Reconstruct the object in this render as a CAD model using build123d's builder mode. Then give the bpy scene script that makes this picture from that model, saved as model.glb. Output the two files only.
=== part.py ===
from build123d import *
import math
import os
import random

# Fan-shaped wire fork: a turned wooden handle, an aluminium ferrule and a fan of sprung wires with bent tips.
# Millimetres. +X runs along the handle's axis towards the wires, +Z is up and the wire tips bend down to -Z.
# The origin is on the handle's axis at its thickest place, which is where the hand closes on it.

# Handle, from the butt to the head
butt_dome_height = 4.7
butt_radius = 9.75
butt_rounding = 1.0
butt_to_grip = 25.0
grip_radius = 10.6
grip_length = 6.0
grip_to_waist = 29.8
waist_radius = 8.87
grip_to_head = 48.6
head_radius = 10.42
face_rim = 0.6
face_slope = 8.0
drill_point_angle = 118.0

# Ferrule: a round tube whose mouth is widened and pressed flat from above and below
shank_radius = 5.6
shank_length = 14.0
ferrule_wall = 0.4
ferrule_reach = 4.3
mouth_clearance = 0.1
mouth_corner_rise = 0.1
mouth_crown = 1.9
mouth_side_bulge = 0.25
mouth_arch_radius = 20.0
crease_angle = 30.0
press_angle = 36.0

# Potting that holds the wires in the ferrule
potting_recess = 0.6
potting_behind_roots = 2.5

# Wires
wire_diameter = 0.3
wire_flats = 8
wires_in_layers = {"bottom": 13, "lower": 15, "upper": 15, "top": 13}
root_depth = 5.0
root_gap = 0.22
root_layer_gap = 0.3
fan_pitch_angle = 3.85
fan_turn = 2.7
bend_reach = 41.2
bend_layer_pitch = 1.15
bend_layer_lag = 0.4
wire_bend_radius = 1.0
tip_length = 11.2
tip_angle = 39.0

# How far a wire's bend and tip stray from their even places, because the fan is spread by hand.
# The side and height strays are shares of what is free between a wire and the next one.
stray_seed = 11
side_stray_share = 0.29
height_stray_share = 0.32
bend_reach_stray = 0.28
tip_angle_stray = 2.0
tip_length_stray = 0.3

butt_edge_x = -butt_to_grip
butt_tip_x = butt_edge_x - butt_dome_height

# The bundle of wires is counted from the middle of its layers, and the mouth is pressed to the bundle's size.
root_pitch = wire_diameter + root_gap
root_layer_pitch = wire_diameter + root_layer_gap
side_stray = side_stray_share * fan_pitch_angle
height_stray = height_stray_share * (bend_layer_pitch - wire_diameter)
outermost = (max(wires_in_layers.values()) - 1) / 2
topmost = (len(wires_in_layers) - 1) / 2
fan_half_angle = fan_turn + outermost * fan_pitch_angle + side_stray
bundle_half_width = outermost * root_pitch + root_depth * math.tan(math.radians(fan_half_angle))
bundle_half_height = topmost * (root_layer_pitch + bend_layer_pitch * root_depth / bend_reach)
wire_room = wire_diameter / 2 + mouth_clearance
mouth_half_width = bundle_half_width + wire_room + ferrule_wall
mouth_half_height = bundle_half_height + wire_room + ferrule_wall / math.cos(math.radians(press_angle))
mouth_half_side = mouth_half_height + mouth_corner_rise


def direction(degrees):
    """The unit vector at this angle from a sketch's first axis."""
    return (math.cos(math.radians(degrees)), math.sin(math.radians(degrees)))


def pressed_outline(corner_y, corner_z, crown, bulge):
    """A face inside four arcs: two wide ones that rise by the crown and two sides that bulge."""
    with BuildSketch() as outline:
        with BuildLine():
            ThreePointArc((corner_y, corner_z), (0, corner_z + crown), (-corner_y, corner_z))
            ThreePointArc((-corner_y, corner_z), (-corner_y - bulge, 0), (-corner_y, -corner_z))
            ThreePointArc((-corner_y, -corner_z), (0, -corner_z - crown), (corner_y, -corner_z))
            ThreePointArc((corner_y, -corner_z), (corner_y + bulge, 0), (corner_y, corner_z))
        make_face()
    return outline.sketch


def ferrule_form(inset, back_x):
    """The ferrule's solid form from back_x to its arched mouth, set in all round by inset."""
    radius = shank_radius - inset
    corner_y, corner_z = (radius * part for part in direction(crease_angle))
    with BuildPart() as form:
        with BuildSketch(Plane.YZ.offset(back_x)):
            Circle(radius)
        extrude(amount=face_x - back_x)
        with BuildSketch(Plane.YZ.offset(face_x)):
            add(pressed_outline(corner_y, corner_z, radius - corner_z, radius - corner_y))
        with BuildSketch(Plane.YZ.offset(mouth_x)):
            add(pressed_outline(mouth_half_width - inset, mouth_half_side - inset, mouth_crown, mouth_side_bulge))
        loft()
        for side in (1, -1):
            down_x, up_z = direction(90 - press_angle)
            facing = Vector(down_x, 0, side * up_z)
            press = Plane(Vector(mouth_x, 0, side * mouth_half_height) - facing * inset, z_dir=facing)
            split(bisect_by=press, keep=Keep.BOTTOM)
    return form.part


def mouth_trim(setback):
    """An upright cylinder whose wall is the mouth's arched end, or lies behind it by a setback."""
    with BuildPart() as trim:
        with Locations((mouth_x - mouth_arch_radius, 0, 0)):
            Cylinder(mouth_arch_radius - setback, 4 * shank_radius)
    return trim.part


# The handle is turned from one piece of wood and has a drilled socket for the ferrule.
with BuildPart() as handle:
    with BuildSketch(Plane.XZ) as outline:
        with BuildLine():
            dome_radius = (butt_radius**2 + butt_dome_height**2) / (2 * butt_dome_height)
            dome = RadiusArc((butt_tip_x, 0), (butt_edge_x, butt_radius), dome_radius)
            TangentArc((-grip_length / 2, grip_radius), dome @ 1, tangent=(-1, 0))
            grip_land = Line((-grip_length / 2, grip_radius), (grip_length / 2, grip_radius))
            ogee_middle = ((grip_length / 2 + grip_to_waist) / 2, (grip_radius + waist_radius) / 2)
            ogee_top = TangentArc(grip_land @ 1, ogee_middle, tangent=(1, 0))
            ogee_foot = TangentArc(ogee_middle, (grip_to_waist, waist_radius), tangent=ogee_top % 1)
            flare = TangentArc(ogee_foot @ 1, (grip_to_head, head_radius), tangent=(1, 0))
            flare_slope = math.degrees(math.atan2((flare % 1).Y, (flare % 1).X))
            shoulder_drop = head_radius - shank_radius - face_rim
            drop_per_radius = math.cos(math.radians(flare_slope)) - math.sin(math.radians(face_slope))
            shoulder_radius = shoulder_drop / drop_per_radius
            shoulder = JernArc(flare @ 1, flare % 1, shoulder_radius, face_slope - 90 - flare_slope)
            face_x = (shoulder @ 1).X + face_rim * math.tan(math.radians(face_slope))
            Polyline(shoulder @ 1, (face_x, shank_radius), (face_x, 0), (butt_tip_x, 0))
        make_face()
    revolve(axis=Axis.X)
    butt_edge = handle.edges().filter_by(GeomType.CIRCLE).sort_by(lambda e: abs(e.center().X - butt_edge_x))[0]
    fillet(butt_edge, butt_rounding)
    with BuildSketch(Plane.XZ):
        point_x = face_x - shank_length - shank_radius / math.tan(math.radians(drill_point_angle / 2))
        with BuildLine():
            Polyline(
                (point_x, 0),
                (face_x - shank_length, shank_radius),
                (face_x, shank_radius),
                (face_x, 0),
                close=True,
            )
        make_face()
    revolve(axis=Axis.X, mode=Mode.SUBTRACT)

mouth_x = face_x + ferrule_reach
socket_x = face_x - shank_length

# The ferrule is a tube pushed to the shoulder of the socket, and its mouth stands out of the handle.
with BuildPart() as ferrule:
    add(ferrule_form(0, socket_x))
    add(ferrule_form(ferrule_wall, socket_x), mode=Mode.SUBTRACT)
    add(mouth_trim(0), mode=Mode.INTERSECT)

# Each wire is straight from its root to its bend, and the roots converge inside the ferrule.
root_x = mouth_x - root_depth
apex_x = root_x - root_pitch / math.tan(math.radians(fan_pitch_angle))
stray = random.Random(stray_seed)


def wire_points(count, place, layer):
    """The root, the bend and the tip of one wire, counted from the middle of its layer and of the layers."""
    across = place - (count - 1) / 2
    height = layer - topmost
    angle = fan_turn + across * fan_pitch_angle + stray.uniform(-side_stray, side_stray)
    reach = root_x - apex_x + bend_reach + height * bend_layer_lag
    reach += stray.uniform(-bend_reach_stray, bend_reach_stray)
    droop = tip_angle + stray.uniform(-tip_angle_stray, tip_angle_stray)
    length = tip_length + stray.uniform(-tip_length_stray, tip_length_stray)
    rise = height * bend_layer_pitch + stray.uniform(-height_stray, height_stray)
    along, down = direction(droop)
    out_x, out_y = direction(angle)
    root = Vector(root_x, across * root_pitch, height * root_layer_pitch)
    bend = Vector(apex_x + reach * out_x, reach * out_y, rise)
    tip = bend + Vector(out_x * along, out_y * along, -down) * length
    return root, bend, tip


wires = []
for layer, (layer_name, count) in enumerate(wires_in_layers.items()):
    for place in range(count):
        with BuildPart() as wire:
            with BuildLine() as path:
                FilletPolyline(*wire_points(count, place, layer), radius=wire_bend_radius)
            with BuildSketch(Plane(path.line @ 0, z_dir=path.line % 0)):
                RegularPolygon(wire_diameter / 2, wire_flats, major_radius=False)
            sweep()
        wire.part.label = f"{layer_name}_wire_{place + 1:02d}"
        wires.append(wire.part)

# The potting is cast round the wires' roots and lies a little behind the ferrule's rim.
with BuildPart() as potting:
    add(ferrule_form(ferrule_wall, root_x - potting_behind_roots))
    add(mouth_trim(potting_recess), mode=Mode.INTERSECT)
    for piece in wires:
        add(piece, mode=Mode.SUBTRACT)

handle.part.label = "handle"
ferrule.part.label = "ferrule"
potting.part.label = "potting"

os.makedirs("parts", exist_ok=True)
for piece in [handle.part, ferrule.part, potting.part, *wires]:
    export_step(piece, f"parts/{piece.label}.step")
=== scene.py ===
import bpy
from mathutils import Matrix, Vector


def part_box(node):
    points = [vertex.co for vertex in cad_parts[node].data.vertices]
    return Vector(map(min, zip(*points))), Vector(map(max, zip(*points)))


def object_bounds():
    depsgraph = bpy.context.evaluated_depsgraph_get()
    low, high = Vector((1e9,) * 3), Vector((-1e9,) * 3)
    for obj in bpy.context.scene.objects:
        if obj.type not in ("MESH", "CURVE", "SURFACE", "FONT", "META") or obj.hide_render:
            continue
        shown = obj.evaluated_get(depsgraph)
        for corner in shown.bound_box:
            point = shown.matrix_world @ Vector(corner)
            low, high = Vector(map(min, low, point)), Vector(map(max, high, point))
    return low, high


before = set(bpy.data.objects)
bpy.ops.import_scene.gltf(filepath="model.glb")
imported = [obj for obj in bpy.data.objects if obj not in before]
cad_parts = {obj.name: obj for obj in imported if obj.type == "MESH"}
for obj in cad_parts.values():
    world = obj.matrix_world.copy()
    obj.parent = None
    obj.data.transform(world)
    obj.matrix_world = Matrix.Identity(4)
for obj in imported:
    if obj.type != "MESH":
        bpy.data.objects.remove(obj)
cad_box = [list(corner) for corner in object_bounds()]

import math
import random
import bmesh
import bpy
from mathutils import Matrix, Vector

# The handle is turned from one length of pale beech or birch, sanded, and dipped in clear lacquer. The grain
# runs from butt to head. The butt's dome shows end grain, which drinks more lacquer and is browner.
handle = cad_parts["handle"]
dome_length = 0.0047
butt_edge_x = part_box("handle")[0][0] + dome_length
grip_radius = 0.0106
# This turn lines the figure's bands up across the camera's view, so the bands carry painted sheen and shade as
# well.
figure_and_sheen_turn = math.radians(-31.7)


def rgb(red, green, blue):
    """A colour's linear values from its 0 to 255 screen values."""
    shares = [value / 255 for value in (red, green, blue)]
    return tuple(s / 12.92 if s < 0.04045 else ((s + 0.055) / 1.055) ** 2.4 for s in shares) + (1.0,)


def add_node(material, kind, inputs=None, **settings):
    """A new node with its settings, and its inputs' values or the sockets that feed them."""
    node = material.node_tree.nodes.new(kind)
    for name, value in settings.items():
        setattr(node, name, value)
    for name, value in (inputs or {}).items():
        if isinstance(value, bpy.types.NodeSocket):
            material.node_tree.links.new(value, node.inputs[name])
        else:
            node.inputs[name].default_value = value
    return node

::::

Exercise objective ▸
From the data above, copy out every line with the string "shown" in it.

In response ▸
        shown = obj.evaluated_get(depsgraph)
        for corner in shown.bound_box:
            point = shown.matrix_world @ Vector(corner)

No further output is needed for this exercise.